Die Kühlleistung liegt auf Augenhöhe des Thermalright Macho Rev. A BW und grenzt fast schon an den Silver Arrow. Von mir gibt es daher eine Kaufempfehlung für Leute die etwas mehr wollen, aber etwas weniger ausgeben möchten.

Pro:
-sehr gute Leistung
-gutes P/L-Verhältnis
-relativ einfache Montage
-leiser Lüfter
-einfache Halteklammern für Lüfter

Contra:
-Abschlussblende verschmutzt leicht


Lob und konstruktive Kritik sind erwünscht. Danke für´s lesen 

Ion

Zurück zum Inhaltsverzeichnis​


----------



## Ion (30. November 2014)

*AW: [Review] Scythe Mugen Max CPU-Kühler*

Bericht ist online

Viel Spaß beim lesen


----------



## SpeCnaZ (30. November 2014)

*AW: [Review] Scythe Mugen Max CPU-Kühler*

*hust* "das lesen" sollte "Das Lesen" heißen *hust*.

Aber außerdem ein sehr guter Test, liest sich sehr gut und man wird interessiert obwohl die LuKü nicht mein Thema ist.

Schicke Bilder, gut geschrieben, ja mMn 10/10


----------



## micsterni14 (30. November 2014)

*AW: [Review] Scythe Mugen Max CPU-Kühler*

Wie machst du diese genialen Bilder?

Anhand der Beschreibung des Montagevorganges kann ich jetzt nicht sagen, ob es besser geht als beim Mugen 3. Dort ist die Montage ehrlich gesagt Scheiße!

Schade finde ich, das Scythe nicht konsequent die Tiefe des Kühlers erweitert hat, also ähnlich langgezogen wie zbsp der HR22 oder so. Da der Kühlkörper eh schon nach hinten versetzt ist, würde er noch näher an den Hecklüfter heranreichen, welcher dann vermutl einen guten beitrag zum Luftstrom beitragen könnte.

Super Test!


----------



## Softy (30. November 2014)

*AW: [Review] Scythe Mugen Max CPU-Kühler*



micsterni14 schrieb:


> Wie machst du diese genialen Bilder?



Hmm, lass mich raten...  Mit einem Nokia Lumia 625?  

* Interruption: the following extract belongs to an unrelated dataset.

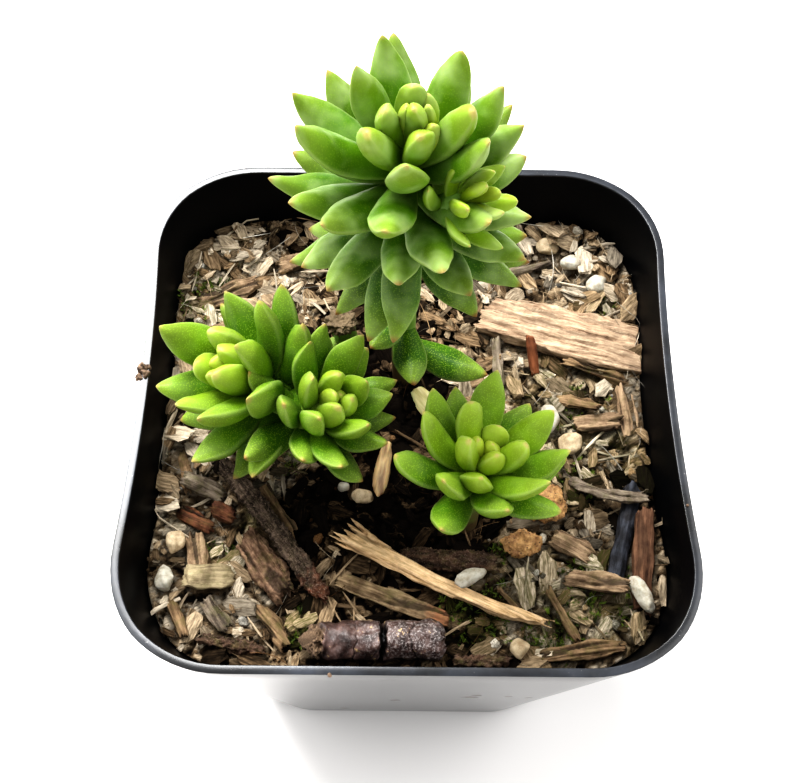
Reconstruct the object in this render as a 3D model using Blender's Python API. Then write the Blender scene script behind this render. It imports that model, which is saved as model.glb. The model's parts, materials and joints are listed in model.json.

Schicker Test  Der Abstand zu den Doppelturmkühlern wird ja immer geringer.


----------



## Ion (30. November 2014)

*AW: [Review] Scythe Mugen Max CPU-Kühler*



Softy schrieb:


> Hmm, lass mich raten...  Mit einem Nokia Lumia 625?



Jep 
Stinknormales Smartphone, etwas Know-How und Glück mit der Belichtung. Dann entstehen solche Bilder 

Danke euch auch für eure lieben Worte 


Edit:
Ich bemerke gerade: Wenn ich oben im Inhaltsverzeichnis auf einen Punkt klicke, z. B. Nr. 5, dann sollte der normalerweise dahin gehen, stattdessen komme ich auf die Startseite im Forum. Hat jemand eine Ahnung warum?


----------



## lalaker (30. November 2014)

*AW: [Review] Scythe Mugen Max CPU-Kühler*

Wieder ein feines Review. Schöne Bilder, gut geschrieben, gefällt mir. Kannst bitte noch angeben, um wieviel mm der Lüfter bei dir den Kühler überragt. Denn das ist die tatsächliche Höhe.

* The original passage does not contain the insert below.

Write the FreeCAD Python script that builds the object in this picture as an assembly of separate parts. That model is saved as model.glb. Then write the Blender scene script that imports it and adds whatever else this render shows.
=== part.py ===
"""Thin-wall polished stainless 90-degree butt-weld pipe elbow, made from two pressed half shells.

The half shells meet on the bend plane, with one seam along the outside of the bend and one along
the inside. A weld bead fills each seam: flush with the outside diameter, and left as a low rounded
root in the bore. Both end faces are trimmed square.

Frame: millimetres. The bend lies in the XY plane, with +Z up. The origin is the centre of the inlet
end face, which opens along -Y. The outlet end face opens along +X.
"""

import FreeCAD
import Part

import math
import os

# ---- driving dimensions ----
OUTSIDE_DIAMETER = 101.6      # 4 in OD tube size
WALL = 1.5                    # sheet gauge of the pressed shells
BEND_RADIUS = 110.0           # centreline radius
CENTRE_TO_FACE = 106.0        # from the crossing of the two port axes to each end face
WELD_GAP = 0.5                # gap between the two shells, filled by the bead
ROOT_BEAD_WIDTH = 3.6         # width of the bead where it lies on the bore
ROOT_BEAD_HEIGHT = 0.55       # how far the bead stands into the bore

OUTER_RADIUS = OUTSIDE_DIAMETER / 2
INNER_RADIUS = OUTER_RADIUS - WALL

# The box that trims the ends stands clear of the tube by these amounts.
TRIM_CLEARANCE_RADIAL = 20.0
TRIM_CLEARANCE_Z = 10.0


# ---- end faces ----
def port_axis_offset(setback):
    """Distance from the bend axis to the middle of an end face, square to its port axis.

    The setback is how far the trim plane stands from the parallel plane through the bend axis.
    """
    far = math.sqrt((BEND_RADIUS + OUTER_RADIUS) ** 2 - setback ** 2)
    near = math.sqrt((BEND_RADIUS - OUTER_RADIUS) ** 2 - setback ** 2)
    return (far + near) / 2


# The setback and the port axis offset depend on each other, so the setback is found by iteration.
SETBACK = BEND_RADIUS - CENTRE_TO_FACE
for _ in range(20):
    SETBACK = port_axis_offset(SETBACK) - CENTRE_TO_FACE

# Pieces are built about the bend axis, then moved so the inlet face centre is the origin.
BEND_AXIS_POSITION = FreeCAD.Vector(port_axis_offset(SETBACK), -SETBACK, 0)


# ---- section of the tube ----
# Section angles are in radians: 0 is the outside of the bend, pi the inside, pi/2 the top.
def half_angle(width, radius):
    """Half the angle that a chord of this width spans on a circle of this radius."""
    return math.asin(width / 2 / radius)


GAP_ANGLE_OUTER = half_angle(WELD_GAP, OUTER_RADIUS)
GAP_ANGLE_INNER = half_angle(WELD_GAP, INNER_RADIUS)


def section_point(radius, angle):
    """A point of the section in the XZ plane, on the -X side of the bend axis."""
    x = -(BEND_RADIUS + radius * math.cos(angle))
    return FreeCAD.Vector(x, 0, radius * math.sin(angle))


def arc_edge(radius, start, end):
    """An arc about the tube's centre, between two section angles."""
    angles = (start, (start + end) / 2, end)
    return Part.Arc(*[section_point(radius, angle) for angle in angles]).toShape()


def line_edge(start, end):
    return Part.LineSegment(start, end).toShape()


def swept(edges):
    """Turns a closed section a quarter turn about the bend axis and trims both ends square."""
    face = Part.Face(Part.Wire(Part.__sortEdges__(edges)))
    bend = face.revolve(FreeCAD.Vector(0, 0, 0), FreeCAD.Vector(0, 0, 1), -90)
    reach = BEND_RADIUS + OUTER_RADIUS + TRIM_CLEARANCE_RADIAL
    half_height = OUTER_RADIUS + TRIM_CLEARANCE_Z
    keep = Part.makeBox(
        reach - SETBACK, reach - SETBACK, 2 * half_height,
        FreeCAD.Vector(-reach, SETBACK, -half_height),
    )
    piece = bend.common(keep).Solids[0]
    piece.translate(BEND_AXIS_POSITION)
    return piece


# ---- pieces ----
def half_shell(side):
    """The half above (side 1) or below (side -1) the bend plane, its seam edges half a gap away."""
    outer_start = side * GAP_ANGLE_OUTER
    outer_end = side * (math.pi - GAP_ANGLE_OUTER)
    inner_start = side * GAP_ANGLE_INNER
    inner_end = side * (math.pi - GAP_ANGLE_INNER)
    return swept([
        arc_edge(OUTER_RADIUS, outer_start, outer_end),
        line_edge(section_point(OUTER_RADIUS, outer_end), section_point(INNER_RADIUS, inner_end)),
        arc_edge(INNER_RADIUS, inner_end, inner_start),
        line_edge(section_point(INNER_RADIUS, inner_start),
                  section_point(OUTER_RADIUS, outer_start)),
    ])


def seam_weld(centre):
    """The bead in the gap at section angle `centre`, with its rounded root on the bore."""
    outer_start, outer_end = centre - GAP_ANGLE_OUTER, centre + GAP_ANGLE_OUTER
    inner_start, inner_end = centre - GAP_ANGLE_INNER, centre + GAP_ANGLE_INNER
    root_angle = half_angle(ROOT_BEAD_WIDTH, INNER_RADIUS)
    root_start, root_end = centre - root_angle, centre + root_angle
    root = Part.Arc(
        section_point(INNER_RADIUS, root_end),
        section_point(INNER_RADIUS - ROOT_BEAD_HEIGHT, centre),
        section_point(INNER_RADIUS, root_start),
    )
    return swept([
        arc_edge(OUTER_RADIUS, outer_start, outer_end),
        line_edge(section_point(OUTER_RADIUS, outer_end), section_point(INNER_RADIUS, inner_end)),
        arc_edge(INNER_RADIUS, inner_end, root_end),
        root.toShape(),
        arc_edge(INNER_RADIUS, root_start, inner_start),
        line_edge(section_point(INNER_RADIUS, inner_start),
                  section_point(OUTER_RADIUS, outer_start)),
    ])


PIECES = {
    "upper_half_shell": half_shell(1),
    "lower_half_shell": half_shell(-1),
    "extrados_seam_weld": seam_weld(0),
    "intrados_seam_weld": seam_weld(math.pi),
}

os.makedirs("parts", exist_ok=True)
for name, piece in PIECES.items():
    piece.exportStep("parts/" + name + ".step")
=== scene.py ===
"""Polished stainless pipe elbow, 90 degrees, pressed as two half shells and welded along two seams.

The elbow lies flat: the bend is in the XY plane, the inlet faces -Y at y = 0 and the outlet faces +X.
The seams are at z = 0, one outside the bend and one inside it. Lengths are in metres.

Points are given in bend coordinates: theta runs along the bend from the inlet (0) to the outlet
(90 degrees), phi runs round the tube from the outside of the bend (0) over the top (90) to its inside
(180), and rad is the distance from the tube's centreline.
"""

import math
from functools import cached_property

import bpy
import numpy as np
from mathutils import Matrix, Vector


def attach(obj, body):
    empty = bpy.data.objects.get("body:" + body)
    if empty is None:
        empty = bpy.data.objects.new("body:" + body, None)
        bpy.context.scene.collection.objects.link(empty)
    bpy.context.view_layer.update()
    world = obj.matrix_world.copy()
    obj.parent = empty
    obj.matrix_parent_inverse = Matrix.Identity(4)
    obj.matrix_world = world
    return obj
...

Man sieht schon, wenn man mit der Maus über die Punkte drüber fährt, wohin es gehen wird. Keine Ahnung, die neue Seite ist wohl noch nicht final.


----------



## Bios-Overclocker (30. November 2014)

*AW: [Review] Scythe Mugen Max CPU-Kühler*

Wie ist der Kühler im Vergleich zum Mugen 3 ? Würde sich der Umstieg lohnen ?


----------



## Ion (30. November 2014)

*AW: [Review] Scythe Mugen Max CPU-Kühler*



Bios-Overclocker schrieb:


> Wie ist der Kühler im Vergleich zum Mugen 3 ? Würde sich der Umstieg lohnen ?



Da bin ich leider überfragt, doch ein anderer User wird bald sein Review zum Mugen MAX veröffentlichen. Dort lässt er ihn direkt gegen den Mugen 3 antreten


----------



## Stern1710 (2. Dezember 2014)

*AW: [Review] Scythe Mugen Max CPU-Kühler*

Sehr schönes Review 

Endlich tut sich mal wieder was im Kühlerbereich, dass sollte die Leute im Luftkühlungsbereich mal freuen 

Ich benutze für die Fotos auch die Kamera meines Galaxy S3, wenn man sich etwas mit dem Licht spielt und etwas nachbearbeitet (vlt Hellligkeit / Kontrast) bekommt man wirklich schöne Bilder


----------



## sav (2. Dezember 2014)

*AW: [Review] Scythe Mugen Max CPU-Kühler*

Ein sehr gutes Review. 

Vielleicht habe ich ja auch bald die Chance einen CPU-Kühler zu testen.


----------



## Stern1710 (3. Dezember 2014)

*AW: [Review] Scythe Mugen Max CPU-Kühler*



> Ich bemerke gerade: Wenn ich oben im Inhaltsverzeichnis auf einen Punkt klicke, z. B. Nr. 5, dann sollte der normalerweise dahin gehen, stattdessen komme ich auf die Startseite im Forum. Hat jemand eine Ahnung warum?




Das habe bei meinen Tests und anderen auch schon gemerkt, ist also eindeutig ein Bug von PCGHX :/


----------



## McZonk (4. Dezember 2014)

*AW: [Review] Scythe Mugen Max CPU-Kühler*



Stern1710 schrieb:


> ..., ist also eindeutig ein Bug von PCGHX :/


Der inzwischen gefixed ist


----------



## MisterBombastic (2. Juni 2015)

*AW: [Review] Scythe Mugen Max CPU-Kühler*

Ist die Höhe wirklich schon ohne Lüfter 161mm ? Mein Metis schafft laut Datenblatt nur 160mm.


----------



## Ion (4. Juni 2015)

*AW: [Review] Scythe Mugen Max CPU-Kühler*



MisterBombastic schrieb:


> Ist die Höhe wirklich schon ohne Lüfter 161mm ?


Ja, diese Daten habe ich vom Hersteller übernommen.


----------



## MisterBombastic (4. Juni 2015)

*AW: [Review] Scythe Mugen Max CPU-Kühler*



Ion schrieb:


> Ja, diese Daten habe ich vom Hersteller übernommen.


Danke.


----------